Às vezes, desejamos poder mudá-lo. Somos o homem que estava escalando uma montanha íngreme, a caminho do topo, quando começou a deslizar. Incapaz de se sustentar, ele tinha certeza de que seria morto. Mas quando ele estava prestes a despencar, ele conseguiu se agarrar a um pequeno galho. Lá ele se pendurou. Por ora, estava a salvo. Só que ele não conseguia voltar para a encosta da montanha, estava empacado. Sabia também que era apenas uma questão de tempo até que perdesse as forças e, de quase três mil metros de altura, despencasse sobre rochas lá embaixo. Ele não era um homem muito religioso. Só que essa, obviamente, era a hora de se agarrar a Deus. Então ele olhou para o céu e gritou: “Há alguém aí em cima que possa me ajudar?” Ele não esperava uma resposta, e por isso ficou bastante surpreso quando uma voz graves e profunda o respondeu, dizendo: “Sim, estou aqui e posso ajudá-lo!” Só que veio a contrapartida: “Mas, primeiro, você terá que largar esse galho.” Fez-se um longo silêncio!
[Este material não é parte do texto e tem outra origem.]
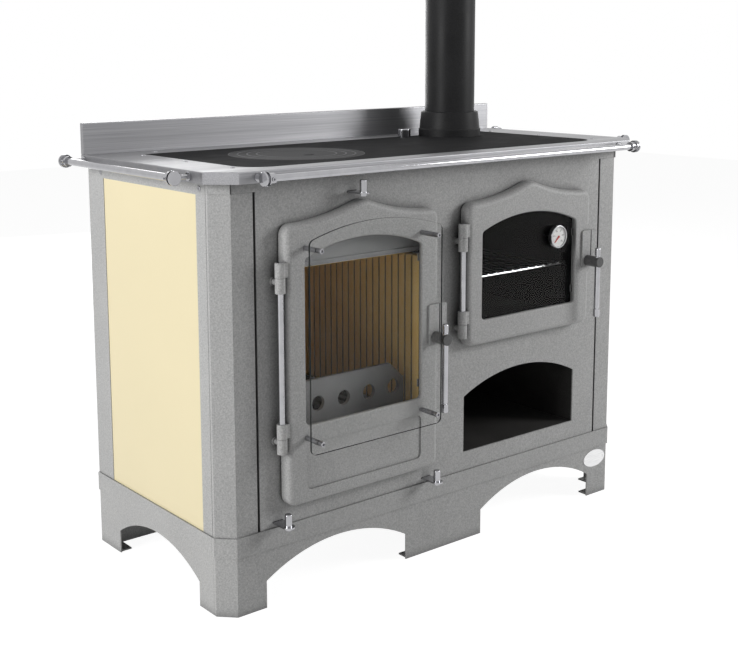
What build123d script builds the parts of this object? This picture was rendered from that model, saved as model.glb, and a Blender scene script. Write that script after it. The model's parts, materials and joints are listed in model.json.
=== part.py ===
from build123d import *
import math
import os

# Wood-burning kitchen stove with an oven, as separate sheet, cast and turned pieces.
# Sizes are millimetres and +Z is up. While modelling, x = 0 is the middle of the body,
# y = 0 its front face and z = 0 the floor. save() moves every piece along y, so that the
# origin ends up under the middle of the whole stove.

os.makedirs("parts", exist_ok=True)

# Body
BODY_WIDTH = 1130.0
BODY_DEPTH = 496.0
BODY_TOP = 833.0
TRAY_TOP = 158.0
SHEET = 3.0
POST_CHAMFER = 30.0
POST_SEAM = 36.5
SEAM_GAP = 1.0
GROOVE_INSET = 81.0
GROOVE_WIDTH = 5.5
GROOVE_DEPTH = 10.0
GROOVE_TOP = 812.0
STRIP_REACH = 16.0
COLLAR_PROUD = 3.0
FIT_GAP = 0.3
HALF_WIDTH = BODY_WIDTH / 2
GROOVE_CENTRE = HALF_WIDTH - GROOVE_INSET
SKIRT_TOP = TRAY_TOP - SHEET
DECK_BOTTOM = BODY_TOP - SHEET

# Skirt and base band
BAND_BOTTOM = 118.0
BAND_PROUD = 3.0
FRONT_ARCH_INNER = 110.0
FRONT_ARCH_OUTER_INSET = 97.0
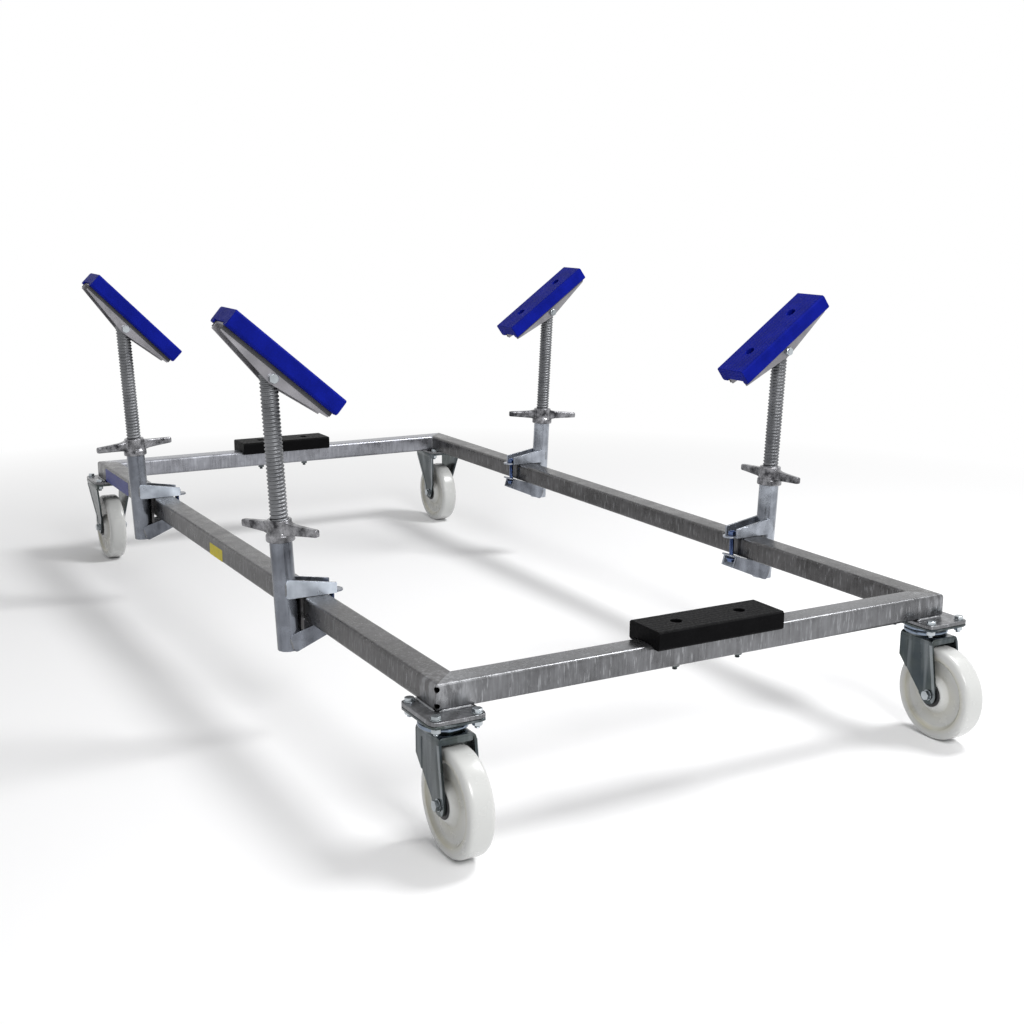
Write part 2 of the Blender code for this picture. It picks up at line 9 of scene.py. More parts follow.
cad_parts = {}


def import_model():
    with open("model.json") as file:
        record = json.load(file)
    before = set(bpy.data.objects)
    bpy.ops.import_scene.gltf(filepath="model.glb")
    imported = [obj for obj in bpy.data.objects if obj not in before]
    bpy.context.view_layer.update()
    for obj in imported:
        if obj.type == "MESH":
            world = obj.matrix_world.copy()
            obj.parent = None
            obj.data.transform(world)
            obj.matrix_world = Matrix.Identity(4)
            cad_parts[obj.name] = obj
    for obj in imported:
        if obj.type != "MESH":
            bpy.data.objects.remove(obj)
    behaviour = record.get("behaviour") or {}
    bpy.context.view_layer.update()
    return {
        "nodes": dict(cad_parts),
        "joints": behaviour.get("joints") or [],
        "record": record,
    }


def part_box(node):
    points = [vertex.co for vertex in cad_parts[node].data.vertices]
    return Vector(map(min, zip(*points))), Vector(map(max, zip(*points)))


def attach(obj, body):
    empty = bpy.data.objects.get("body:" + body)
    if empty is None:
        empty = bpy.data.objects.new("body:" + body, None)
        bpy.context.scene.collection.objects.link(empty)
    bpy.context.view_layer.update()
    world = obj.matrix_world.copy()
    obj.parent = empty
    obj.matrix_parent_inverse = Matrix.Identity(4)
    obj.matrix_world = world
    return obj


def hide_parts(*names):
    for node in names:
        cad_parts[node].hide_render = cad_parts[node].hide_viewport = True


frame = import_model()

Até que o homem olhou para cima e gritou novamente: “Há mais alguém aí em cima que possa me ajudar?”
Óbvio, não há mais ninguém. Existe apenas Deus, Aquele que era no princípio e que sempre será. Mas ele é capaz de ajudar. Mais do que isso, ele está disposto a ajudar e até mesmo oferece a nós sua ajuda. Como é maravilhoso poder conhecê-lo desde o início. Gênesis 1 nos dá a chance de chegar a termos com Deus e receber a ajuda que ele oferece, sabendo que certamente o encontraremos no final, inescapavelmente.
Pedro, o apóstolo, entendeu isso; ele aprendeu que o Deus criador não apenas a nós se revelou em Jesus Cristo (que é a imagem exata do Deus criador invisível; o único por meio de quem se pode conhecer a Deus)… Deus não apenas a nós se revelou em Jesus Cristo, como também providenciou, por meio de Jesus Cristo, um meio de escaparmos de sua santa, eterna e imutável justiça. Com isso em mente, leia comigo:
João 6.66-69 66Nesse momento, muitos de seus discípulos se afastaram dele e o abandonaram. 67Então Jesus se voltou para os Doze e perguntou: “Vocês também vão embora?”.66Simão Pedro respondeu: “Senhor, para quem iremos? O senhor tem as palavras da vida eterna. 69 Nós cremos e sabemos que o senhor é o Santo de Deus”.